François Ier, habitué à commander en maître, ne tint aucun compte de cette remontrance : il était plus ardent au mariage du duc de Clèves que le duc lui-même. Il amena le prince au château de Plessis-les-Tours ; la jeune princesse n’avait encore que treize ans, mais elle montra dès cet âge tendre la ténacité de son caractère. Elle ne voulait pas s’exiler dans le nord ; avec l’adresse d’une femme et d’un enfant, elle pria François Ier de ne point la priver du bonheur de rester dans son royaume. Elle fut doucement intraitable. Le roi se fâcha : elle menaça d’entrer au couvent, de se jeter dans un puits ; François Ier tourna sa colère sur Mme de Lafayette, gouvernante de la princesse, et sur son gendre, M. de Lavedan ; il jura qu’il ferait couper des têtes.

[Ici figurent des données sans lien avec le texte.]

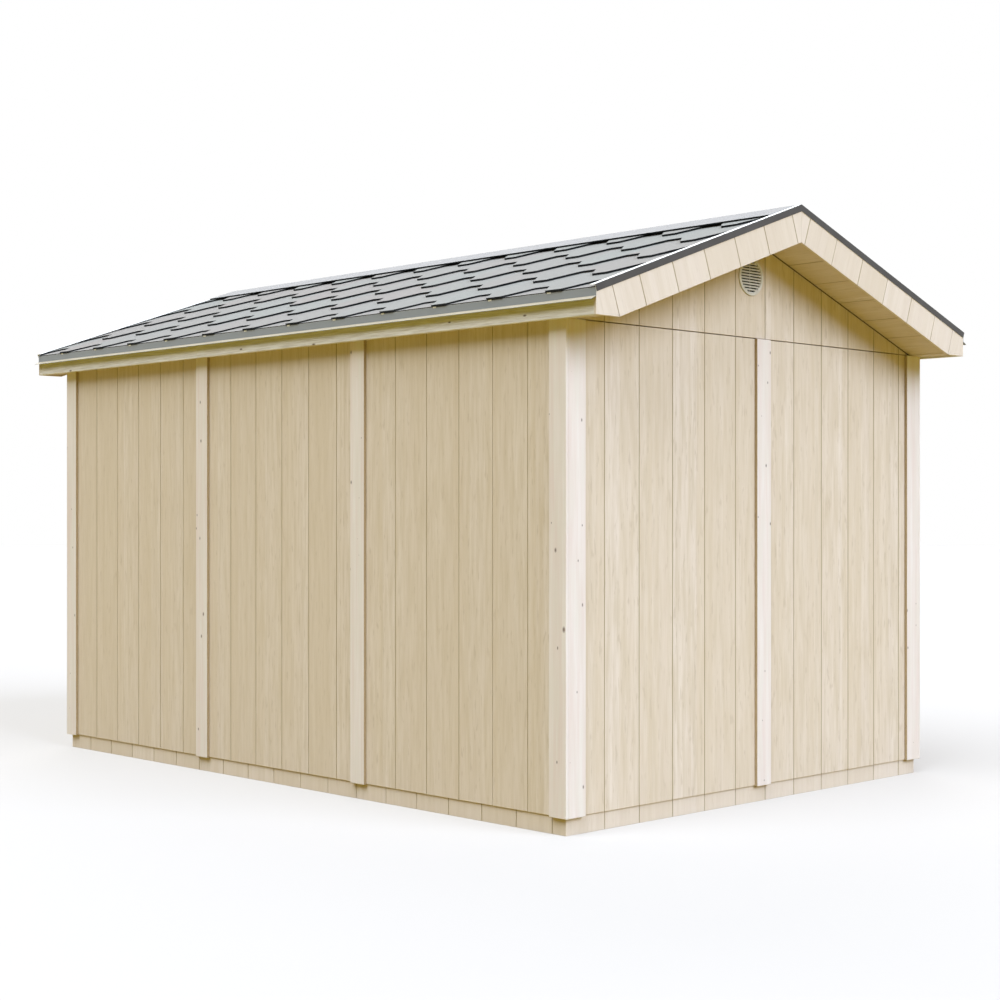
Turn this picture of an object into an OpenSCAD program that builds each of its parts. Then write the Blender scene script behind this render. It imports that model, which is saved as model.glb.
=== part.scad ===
// Wooden garden shed: grooved sheet siding on stud frames, batten trims, a low gable roof
// with light grey shingles, metal edge flashings and a round louvred vent in each gable.
// Origin: centre of the footprint at ground level. +Y runs along the ridge, +Z is up.
// "Left" is the -X long side, "front" is the -Y gable end.

/* [Floor] */
// Length of the floor over the skirt boards, along the ridge
body_l = 3720; // [3000:10:4600]
// Width of the floor over the skirt boards, across the gable
body_w = 2380; // [2000:10:2800]
// Height of the skirt boards and of the joists behind them
skirt_h = 72; // [60:1:120]
// Thickness of the floor deck
floor_t = 18; // [12:1:25]

/* [Walls] */
// Thickness of the grooved siding sheets
siding_t = 15; // [12:1:18]
// How far the siding face stands out past the skirt face
siding_lip = 7; // [3:1:12]
// Full width of one siding sheet
sheet_w = 1219; // [1000:1:1250]
// Gap left between neighbouring sheets
sheet_gap = 3; // [2:1:6]
// Height of the level soffits, of the tops of the trims and of the seam across the gable
soffit_z = 2004; // [1998:1:2020]
// Width of the studs, plates, joists and rafters
timber_w = 45; // [38:1:50]
// Depth of the wall studs, through the wall
stud_d = 70; // [63:1:95]

/* [Trim] */
// Width of the corner boards and battens
trim_w = 95; // [80:1:110]
// Thickness of the corner boards and battens
trim_t = 15; // [12:1:20]
// How far the trim hangs below the siding
trim_drop = 3; // [0:1:10]

/* [Roof] */
// Slope of the roof, degrees
pitch = 19.7; // [16:0.1:24]
// Height of the top of the roof deck at the ridge
ridge_z = 2548; // [2500:1:2600]
// Depth of the rafters, square to the slope
rafter_d = 70; // [60:1:90]
// Thickness of the roof deck
deck_t = 12; // [9:1:15]
// Thickness of the shingle covering
cover_t = 10; // [8:1:14]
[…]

Le roi envoya à la jeune princesse le cardinal de Tournon, le maréchal Annebaut, pour la sermonner. Jeanne savait à demi que son père avait d’autres desseins sur elle ; mais elle se sentait délaissée, car Henri d’Albret et la reine Marguerite étaient arrivés et n’avaient pu résister au roi. Chaque jour était une fête nouvelle : le jour même où les fiançailles furent célébrées, Jeanne rédigea une protestation qu’elle fit signer de deux témoins obscurs, familiers de sa maison : « Je désavoue le mariage qu’on veut faire de moy au duc de Clèves… » Le jour du mariage, un peu avant la cérémonie, elle écrivit une nouvelle protestation.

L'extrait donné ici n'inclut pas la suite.